According to information provided to the members of Congress from the IRS and the Treasury Department, the IRS will use your 2019 tax return, if you’ve already filed it, or your 2018 return to calculate the amount of your payment. The payments would not be subject to tax, and those who owe back taxes will still get the payouts.
Individuals are due up to $1,200 and couples will receive up to $2,400 — plus $500 per child. But payments start phasing out for individuals with adjusted gross incomes of more than $75,000. The amount will then be reduced by $5 for every additional $100 of adjusted gross income up to $150,000 for a joint filer, $112,500 for a head of household filer, and $75,000 for single filers.
During the first week of May, the IRS will begin sending paper checks to individuals. About 5 million paper checks will be sent per week, which could take up to 20 weeks to get all the checks out.
Paper checks will go out to people with the lowest income first and be sent to roughly 100 million Americans who do not have direct deposit information on file with the IRS.
The IRS expects to create a portal by the end of April/early May that will allow taxpayers to find out the status of their rebate payment and update direct deposit information. The agency is also encouraging taxpayers to file their 2019 returns to the maximum extent possible.
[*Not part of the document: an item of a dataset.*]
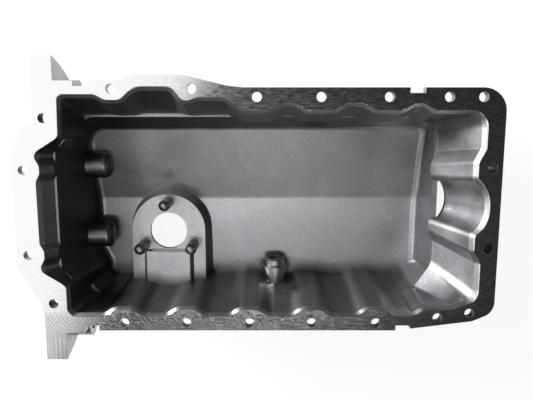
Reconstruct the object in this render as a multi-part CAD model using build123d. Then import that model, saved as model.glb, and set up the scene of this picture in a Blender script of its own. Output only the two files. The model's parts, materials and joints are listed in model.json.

Social Security recipients will not have to file a tax return in order to receive the economic stimulus payments the government is preparing to send out and will receive their rebate just as they would their Social Security benefits.
For other taxpayers who do not file returns, the IRS expects to release a “simple tax return” that will contain only a few questions, including name, social security number, dependents, and deposit information. There also will be future IRS guidance on this “simple tax return” when it’s released.
As taxpayers file their 2019 returns electronically, the IRS will post updated tax information weekly to its files and then send this information to another agency that will issue weekly payments.